12. A method for pressure testing around a tubing string anchored in a well, the tubing string comprising an upper end and having a packer assembly therein adjacent the upper end;

the packer assembly comprising: a setting mandrel connected to a first setting ring; a tubing engagement element; an element mandrel slidingly arranged around the setting mandrel and connected to a second setting ring and the tubing engagement element; an elastomeric element between the first setting and the second setting ring; and a plurality of pins connecting the setting mandrel with the first setting ring, said pins positioned in slots in the element mandrel;

the method comprising: partially removing the packer assembly from upper end of the tubing string; radially expanding the tubing engagement element; engaging the upper end of the tubing string with the tubing engagement element; applying downward force to the setting mandrel, thereby moving the first setting ring toward the second setting ring and expanding the elastomeric element outward to seal against an inner surface of the tubing string.
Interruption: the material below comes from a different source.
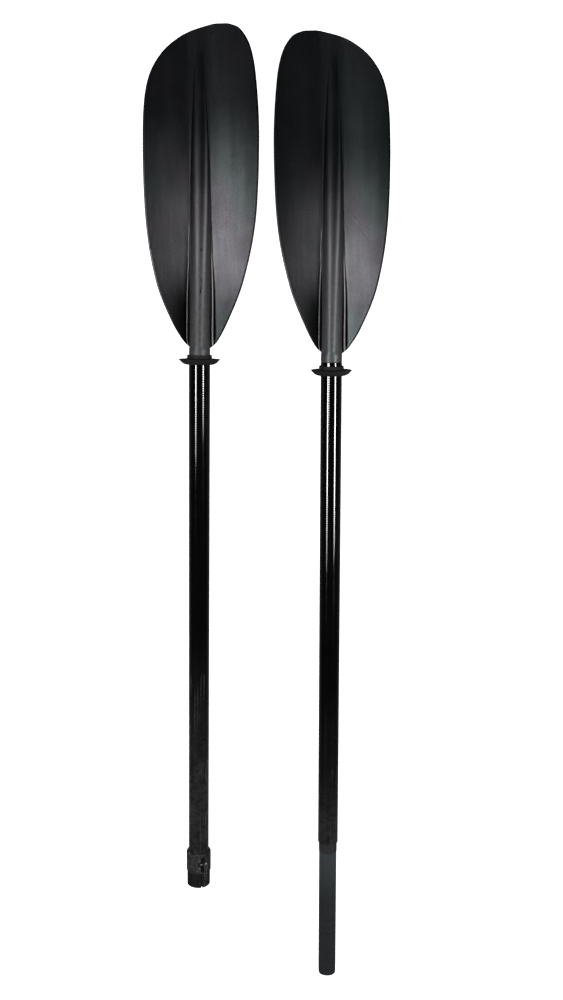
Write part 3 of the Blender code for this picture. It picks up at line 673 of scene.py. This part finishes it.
CLAMP = nylon_material("clamp_nylon", (0.0050, 0.0050, 0.0053), (0.110, 0.110, 0.110), 0.8)
LEVER = nylon_material("lever_nylon", (0.0058, 0.0058, 0.0061), (0.120, 0.120, 0.120), 0.8)
refinish("clamp_body", CLAMP, 0.25)
refinish("lock_lever", LEVER, 0.2)
STEEL = metal_material("pin_steel", (0.20, 0.20, 0.21), (0.30, 0.30, 0.31))
for node in ("lever_pivot_pin", "tension_screw", "left_blade_pin", "right_blade_pin"):
    refinish(node, STEEL)
refinish("barrel_nut", metal_material("nut_brass", (0.26, 0.22, 0.16), (0.34, 0.29, 0.21)))
FOAM = foam_material()
for node in ("left_shaft_bung", "right_shaft_bung", "ferrule_bung", "socket_bung"):
    refinish(node, FOAM)


# ---- camera, light and floor ----------------------------------------------------------------
LENS, SENSOR = 41.4, 36.0         # in mm; the sensor's size is along the long side
CAMERA_TILT = 10.0
CAMERA_PLACE = (0.0205, 0.3353, 1.659)

camera = bpy.data.objects.new("camera", bpy.data.cameras.new("camera"))
camera.data.lens = LENS
camera.data.sensor_width = SENSOR
camera.location = CAMERA_PLACE
camera.rotation_euler = (math.radians(-CAMERA_TILT), 0, 0)
bpy.context.scene.collection.objects.link(camera)
bpy.context.scene.camera = camera

FLOOR_SIZE, FLOOR_HEIGHT = 14, -0.0005
bpy.ops.mesh.primitive_plane_add(size=FLOOR_SIZE, location=(0, 0, FLOOR_HEIGHT))
floor = bpy.context.object
floor.name = "studio_floor"
floor.data.materials.append(floor_material())
floor.visible_glossy = False

LIGHT_HEIGHT = 2.2
LIGHTS = {                        # place across and along, size across and along, watts
    "strip_left": (-1.66, 0.02, 0.42, 0.82, 38),
    "strip_right": (2.12, 0.02, 0.5, 0.82, 56),
    "box_left": (-0.98, 0.31, 0.4, 0.34, 11),
}
for name, (x, y, width, length, power) in LIGHTS.items():
    data = bpy.data.lights.new(name, "AREA")
    data.shape = "RECTANGLE"
    data.size, data.size_y = width, length
    data.energy = power
    lamp = bpy.data.objects.new(name, data)
    lamp.location = (x, y, LIGHT_HEIGHT)
    lamp.rotation_euler = (0, math.atan2(x, LIGHT_HEIGHT), 0)
    bpy.context.scene.collection.objects.link(lamp)

# The surroundings are brighter below the horizon, which greys the edges of the gloss tubes.
SKY = {"From Min": -0.9, "From Max": 0.1, "To Min": 0.16, "To Max": 0.012}
world = bpy.data.worlds.new("studio")
world.use_nodes = True
sky = world.node_tree.nodes
back = sky["Background"]
upward = sky.new("ShaderNodeSeparateXYZ")
shade = sky.new("ShaderNodeMapRange")
world.node_tree.links.new(sky.new("ShaderNodeTexCoord").outputs["Generated"], upward.inputs[0])
world.node_tree.links.new(upward.outputs["Z"], shade.inputs["Value"])
world.node_tree.links.new(shade.outputs["Result"], back.inputs["Strength"])
for key, value in SKY.items():
    shade.inputs[key].default_value = value
back.inputs["Color"].default_value = (0.92, 0.96, 1.0, 1.0)
bpy.context.scene.world = world
bpy.context.scene.view_settings.view_transform = "Standard"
13. The method of claim 12 further comprising holding the downward force on setting mandrel as fluid pressure is applied to the wellbore around the upper end of the tubing string.

14. The method of claim 12 wherein the tubing engagement element is a collet and the expanding step comprises pushing a plurality of collet fingers up one or more angular surfaces.

15. The method of claim 12 wherein the setting mandrel comprises a shoulder and further comprising applying downward force from the setting mandrel to the upper end of the tubing string through the collet.

16. The method of claim 12 further comprising reducing the downward force on the setting mandrel, thereby permitting the first setting ring and second setting to separate and breaking the seal between the elastomeric element and the interior of the tubing string.

17. The method of claim 12 wherein the moving step comprises moving the plurality of pins along the slots in the element mandrel.